### WHAT YOU HAVE TO DO
From the entries below, reproduce exactly the line containing "Keep writing the", the line containing "broken, 0.6, 0.4))", and every line in between, with nothing added.

### DATA PROVIDED
+===+

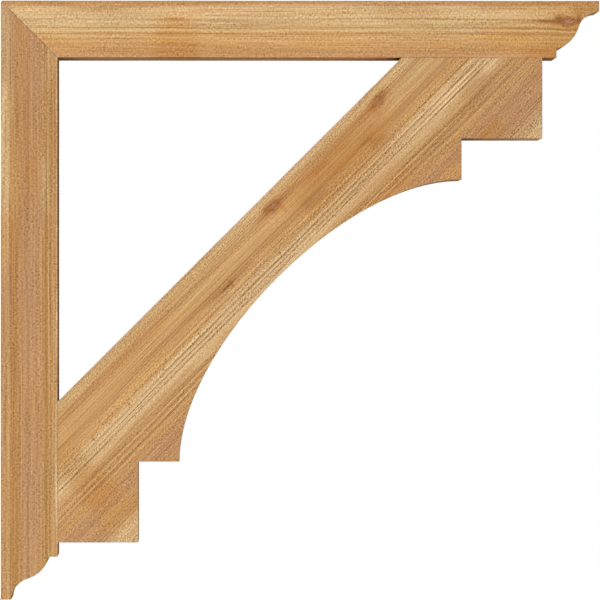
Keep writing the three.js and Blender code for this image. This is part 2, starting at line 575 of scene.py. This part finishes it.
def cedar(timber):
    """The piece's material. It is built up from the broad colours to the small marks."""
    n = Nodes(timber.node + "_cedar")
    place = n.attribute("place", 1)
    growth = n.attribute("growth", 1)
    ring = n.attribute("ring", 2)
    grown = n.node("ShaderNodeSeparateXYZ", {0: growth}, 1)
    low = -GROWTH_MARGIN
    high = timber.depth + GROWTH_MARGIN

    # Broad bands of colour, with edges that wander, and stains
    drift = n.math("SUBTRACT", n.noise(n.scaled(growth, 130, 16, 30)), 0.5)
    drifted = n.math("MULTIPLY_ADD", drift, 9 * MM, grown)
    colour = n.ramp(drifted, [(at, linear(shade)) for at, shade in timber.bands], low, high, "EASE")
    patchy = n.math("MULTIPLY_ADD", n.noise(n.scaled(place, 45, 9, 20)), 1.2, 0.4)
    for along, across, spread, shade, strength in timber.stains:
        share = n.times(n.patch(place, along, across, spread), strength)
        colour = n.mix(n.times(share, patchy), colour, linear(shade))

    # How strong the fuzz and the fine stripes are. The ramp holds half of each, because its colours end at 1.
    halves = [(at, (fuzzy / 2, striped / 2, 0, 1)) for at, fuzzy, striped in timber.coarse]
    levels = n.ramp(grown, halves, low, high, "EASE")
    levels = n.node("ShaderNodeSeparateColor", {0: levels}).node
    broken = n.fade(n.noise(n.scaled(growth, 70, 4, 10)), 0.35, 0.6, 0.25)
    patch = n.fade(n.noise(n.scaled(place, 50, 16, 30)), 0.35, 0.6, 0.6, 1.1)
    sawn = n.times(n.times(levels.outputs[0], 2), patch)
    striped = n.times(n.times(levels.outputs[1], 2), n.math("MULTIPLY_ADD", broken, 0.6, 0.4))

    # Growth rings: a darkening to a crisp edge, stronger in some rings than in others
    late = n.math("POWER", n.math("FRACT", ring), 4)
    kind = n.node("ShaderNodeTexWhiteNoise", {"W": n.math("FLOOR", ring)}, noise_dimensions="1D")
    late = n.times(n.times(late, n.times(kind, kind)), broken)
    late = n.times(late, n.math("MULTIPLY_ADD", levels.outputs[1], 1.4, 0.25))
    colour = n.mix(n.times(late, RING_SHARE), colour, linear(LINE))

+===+

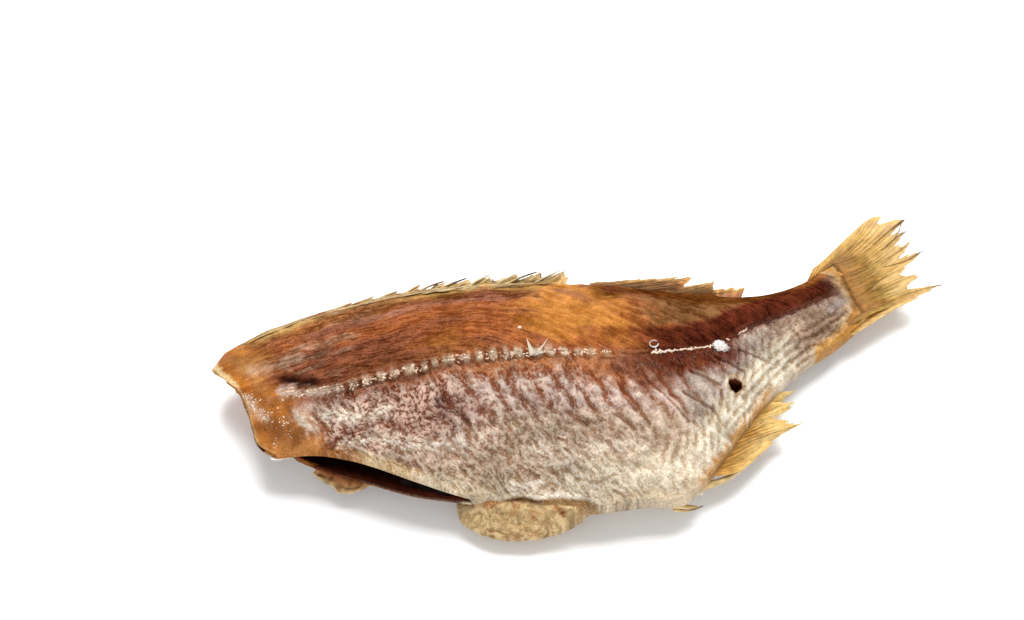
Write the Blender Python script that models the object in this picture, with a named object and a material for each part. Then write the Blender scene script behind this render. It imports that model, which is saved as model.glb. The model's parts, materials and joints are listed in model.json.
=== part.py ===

+===+

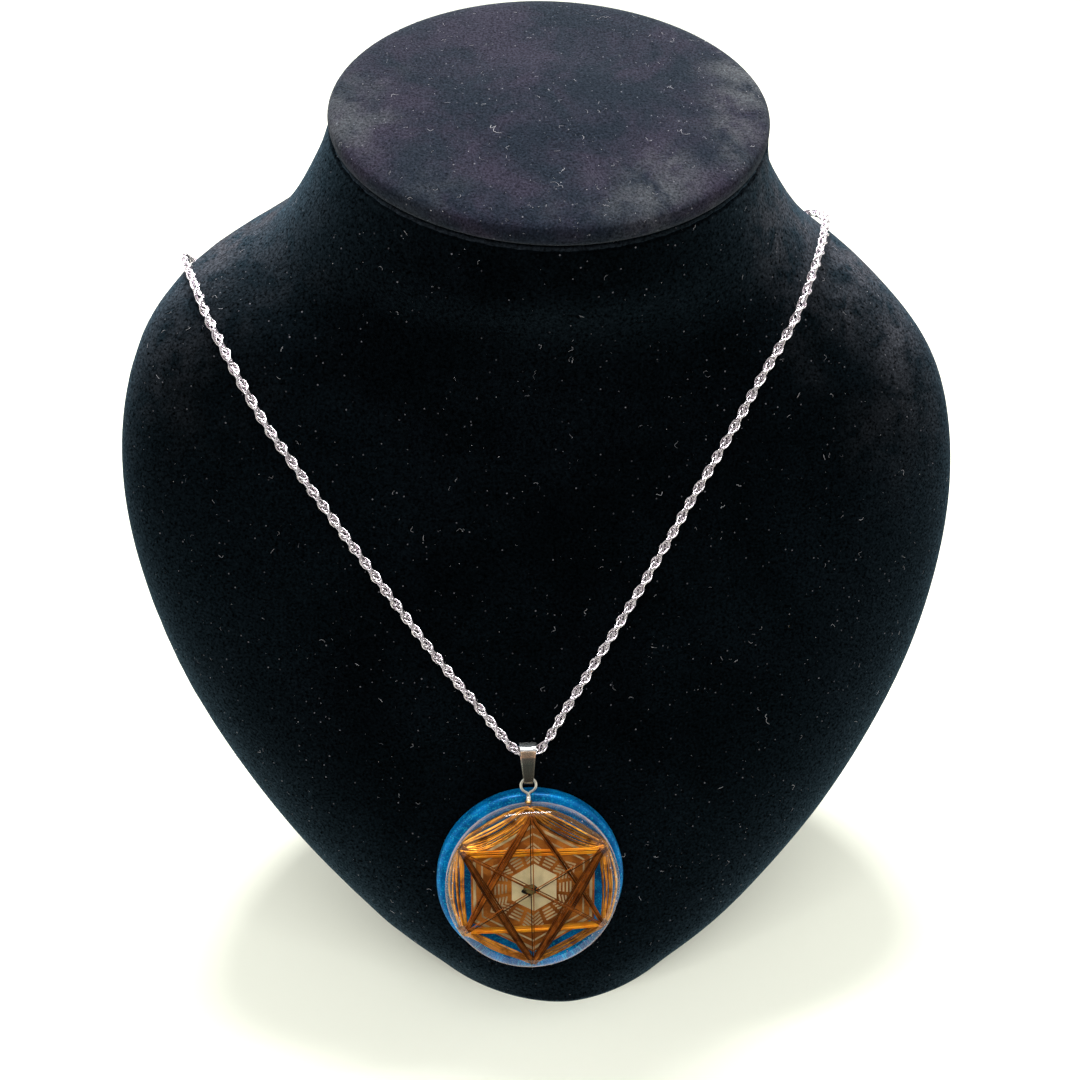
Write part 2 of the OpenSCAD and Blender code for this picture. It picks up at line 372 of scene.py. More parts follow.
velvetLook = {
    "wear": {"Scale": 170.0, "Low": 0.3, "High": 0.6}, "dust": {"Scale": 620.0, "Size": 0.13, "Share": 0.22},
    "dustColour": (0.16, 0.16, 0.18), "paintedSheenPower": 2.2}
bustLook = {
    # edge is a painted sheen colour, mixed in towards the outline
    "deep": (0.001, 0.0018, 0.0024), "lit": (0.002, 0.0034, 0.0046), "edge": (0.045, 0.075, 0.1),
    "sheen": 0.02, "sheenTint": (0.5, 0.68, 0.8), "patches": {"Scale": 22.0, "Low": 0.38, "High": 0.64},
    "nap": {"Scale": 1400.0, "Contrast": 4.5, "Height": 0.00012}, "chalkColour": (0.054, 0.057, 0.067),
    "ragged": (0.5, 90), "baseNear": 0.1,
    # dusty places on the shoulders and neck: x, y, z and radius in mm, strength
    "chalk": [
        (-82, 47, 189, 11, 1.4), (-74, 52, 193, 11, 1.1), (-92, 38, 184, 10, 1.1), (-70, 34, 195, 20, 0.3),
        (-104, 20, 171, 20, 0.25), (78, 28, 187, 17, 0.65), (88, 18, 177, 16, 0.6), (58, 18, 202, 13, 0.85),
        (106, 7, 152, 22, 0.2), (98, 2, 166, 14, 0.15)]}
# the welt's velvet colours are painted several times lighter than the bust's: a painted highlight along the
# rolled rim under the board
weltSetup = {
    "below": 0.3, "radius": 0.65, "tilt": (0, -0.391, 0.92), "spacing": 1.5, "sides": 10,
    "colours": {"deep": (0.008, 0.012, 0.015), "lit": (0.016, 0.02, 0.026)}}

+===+

### RESULT FOR THIS TASK
Keep writing the three.js and Blender code for this image. This is part 2, starting at line 575 of scene.py. This part finishes it.
def cedar(timber):
    """The piece's material. It is built up from the broad colours to the small marks."""
    n = Nodes(timber.node + "_cedar")
    place = n.attribute("place", 1)
    growth = n.attribute("growth", 1)
    ring = n.attribute("ring", 2)
    grown = n.node("ShaderNodeSeparateXYZ", {0: growth}, 1)
    low = -GROWTH_MARGIN
    high = timber.depth + GROWTH_MARGIN

    # Broad bands of colour, with edges that wander, and stains
    drift = n.math("SUBTRACT", n.noise(n.scaled(growth, 130, 16, 30)), 0.5)
    drifted = n.math("MULTIPLY_ADD", drift, 9 * MM, grown)
    colour = n.ramp(drifted, [(at, linear(shade)) for at, shade in timber.bands], low, high, "EASE")
    patchy = n.math("MULTIPLY_ADD", n.noise(n.scaled(place, 45, 9, 20)), 1.2, 0.4)
    for along, across, spread, shade, strength in timber.stains:
        share = n.times(n.patch(place, along, across, spread), strength)
        colour = n.mix(n.times(share, patchy), colour, linear(shade))

    # How strong the fuzz and the fine stripes are. The ramp holds half of each, because its colours end at 1.
    halves = [(at, (fuzzy / 2, striped / 2, 0, 1)) for at, fuzzy, striped in timber.coarse]
    levels = n.ramp(grown, halves, low, high, "EASE")
    levels = n.node("ShaderNodeSeparateColor", {0: levels}).node
    broken = n.fade(n.noise(n.scaled(growth, 70, 4, 10)), 0.35, 0.6, 0.25)
    patch = n.fade(n.noise(n.scaled(place, 50, 16, 30)), 0.35, 0.6, 0.6, 1.1)
    sawn = n.times(n.times(levels.outputs[0], 2), patch)
    striped = n.times(n.times(levels.outputs[1], 2), n.math("MULTIPLY_ADD", broken, 0.6, 0.4))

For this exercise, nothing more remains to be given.